Duplicate accounts are created because of account ban, group accounts, and
reputation boosting (sales). Authors of this publication trained one classifier for each
account (discussion forum user) – this means that for N user accounts there were N
trained classifiers. Advantage of this solution is that we can run these classifiers
independently – parallelization is trivial. It is also clear from the paper, that accounts
with small number of messages with short length are problematic. Another problem is
intentional modification of writer’s style by Anonymouth tool for example [7], but
fortunately we do not have any suspicions that such a tool was used in task datasets.

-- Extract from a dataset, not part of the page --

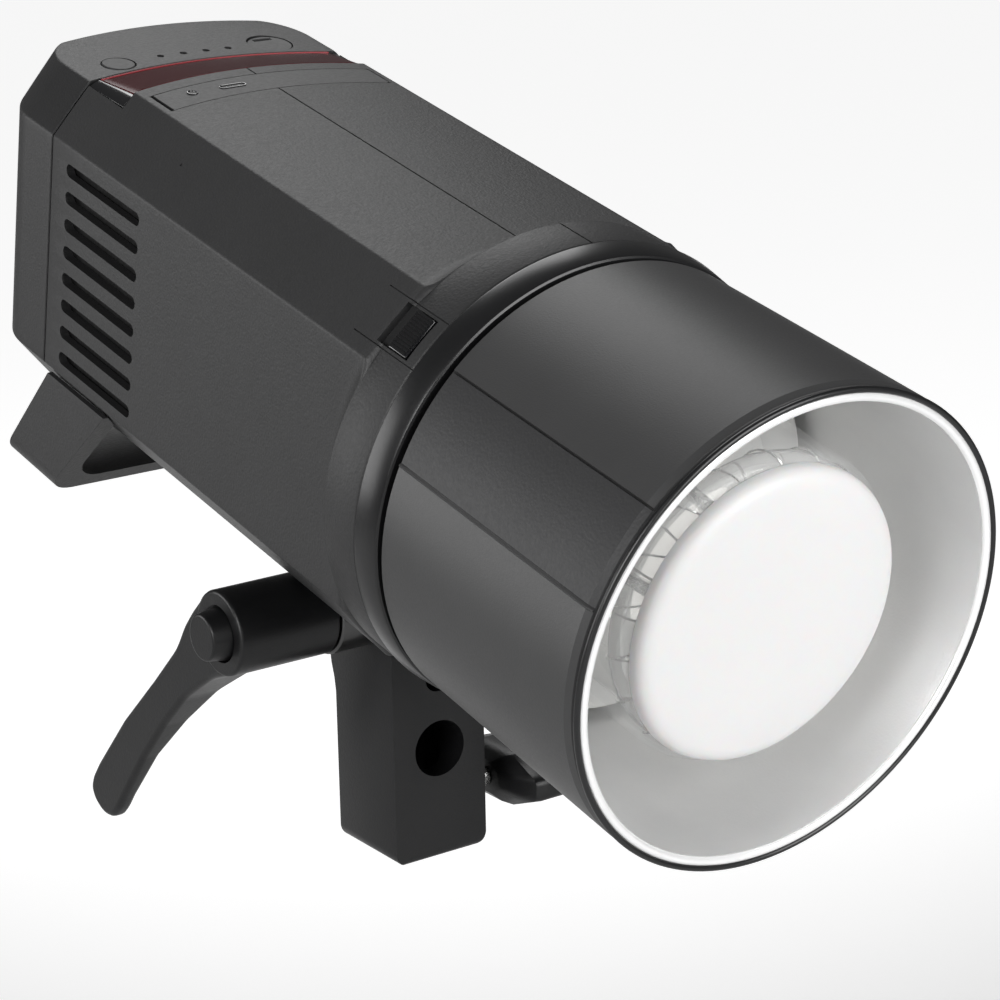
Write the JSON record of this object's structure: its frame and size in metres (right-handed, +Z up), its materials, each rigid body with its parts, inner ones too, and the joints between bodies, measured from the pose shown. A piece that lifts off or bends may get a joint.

   Other paper [8] was trying to find out if the writer’s style was intentionally
modified. They used character, numerical and special characters, words and word
function properties. Samples classification was done by support vector machines
(SVM) in cooperation with sequence minimal optimization (SMO). Also, other
classification methods were tested, such as k-NN, naive Bayes classifier, decision
trees and logistic regression. However, SVM with SMO achieved significantly better
results than other methods. Next, they evaluated information gain of properties for
distinguishing imitated and obfuscated documents from original ones, what is similar
problem as type profiling in this task (human vs bot).


3    Our Method

   Our method is based on our previous work, which achieved state of the art results
in source code authorship attribution [2]. We made several changes to the method, to
be able to leverage nature of twitter messages, most importantly to deal with natural
language opposed to source code. Important improvement in our approach is
hierarchical layers arrangement to take advantage of sequence character of tweets in
feed.
   We have done experiments also with TF-IDF based approaches in combination
with different classifiers. This approach was superior to our method. However, we
used it as a good baseline for experiments [5].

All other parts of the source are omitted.